==== Supplied records ====
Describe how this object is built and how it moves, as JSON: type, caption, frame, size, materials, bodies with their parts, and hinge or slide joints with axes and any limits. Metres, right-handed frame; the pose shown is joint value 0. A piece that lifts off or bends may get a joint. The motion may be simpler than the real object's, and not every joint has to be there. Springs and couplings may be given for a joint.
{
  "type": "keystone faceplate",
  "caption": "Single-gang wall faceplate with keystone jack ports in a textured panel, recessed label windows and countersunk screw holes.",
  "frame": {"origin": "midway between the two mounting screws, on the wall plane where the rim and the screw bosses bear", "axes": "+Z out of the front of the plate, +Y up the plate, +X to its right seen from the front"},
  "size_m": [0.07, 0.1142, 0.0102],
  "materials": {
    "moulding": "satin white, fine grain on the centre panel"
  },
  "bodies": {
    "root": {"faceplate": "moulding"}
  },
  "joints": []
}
====
==== Supplied records ====
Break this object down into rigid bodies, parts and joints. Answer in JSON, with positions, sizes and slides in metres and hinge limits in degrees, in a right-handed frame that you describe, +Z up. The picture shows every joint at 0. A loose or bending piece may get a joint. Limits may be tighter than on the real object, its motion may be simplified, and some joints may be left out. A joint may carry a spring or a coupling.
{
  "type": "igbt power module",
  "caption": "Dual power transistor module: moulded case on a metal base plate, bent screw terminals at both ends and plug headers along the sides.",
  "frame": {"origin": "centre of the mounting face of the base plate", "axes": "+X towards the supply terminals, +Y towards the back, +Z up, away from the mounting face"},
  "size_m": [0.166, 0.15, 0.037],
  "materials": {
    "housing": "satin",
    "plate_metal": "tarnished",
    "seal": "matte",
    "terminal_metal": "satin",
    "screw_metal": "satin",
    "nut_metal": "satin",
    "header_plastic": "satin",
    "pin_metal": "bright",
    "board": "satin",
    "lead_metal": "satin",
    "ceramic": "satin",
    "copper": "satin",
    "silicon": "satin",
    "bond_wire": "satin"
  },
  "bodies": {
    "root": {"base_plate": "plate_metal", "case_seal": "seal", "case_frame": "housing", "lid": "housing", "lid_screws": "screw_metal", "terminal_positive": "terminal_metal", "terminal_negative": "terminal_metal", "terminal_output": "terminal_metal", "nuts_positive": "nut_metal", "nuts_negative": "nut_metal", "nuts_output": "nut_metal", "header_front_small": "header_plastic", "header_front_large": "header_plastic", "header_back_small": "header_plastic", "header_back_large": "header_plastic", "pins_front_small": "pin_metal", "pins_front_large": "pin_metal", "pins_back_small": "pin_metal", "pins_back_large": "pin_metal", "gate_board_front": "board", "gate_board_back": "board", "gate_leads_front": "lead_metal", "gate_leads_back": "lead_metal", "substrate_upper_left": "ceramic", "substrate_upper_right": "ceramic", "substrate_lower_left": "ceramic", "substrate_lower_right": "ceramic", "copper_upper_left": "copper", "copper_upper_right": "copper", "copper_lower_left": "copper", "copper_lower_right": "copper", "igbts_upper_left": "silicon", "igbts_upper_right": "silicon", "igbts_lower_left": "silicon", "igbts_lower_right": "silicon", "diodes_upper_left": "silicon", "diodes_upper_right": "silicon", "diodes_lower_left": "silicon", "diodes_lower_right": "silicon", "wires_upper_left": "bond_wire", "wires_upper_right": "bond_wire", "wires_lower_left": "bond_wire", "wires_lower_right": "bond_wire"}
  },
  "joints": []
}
====
Given problem: Look over the records above and copy each line that includes the string "object".

Output for this exercise:
Describe how this object is built and how it moves, as JSON: type, caption, frame, size, materials, bodies with their parts, and hinge or slide joints with axes and any limits. Metres, right-handed frame; the pose shown is joint value 0. A piece that lifts off or bends may get a joint. The motion may be simpler than the real object's, and not every joint has to be there. Springs and couplings may be given for a joint.
Break this object down into rigid bodies, parts and joints. Answer in JSON, with positions, sizes and slides in metres and hinge limits in degrees, in a right-handed frame that you describe, +Z up. The picture shows every joint at 0. A loose or bending piece may get a joint. Limits may be tighter than on the real object, its motion may be simplified, and some joints may be left out. A joint may carry a spring or a coupling.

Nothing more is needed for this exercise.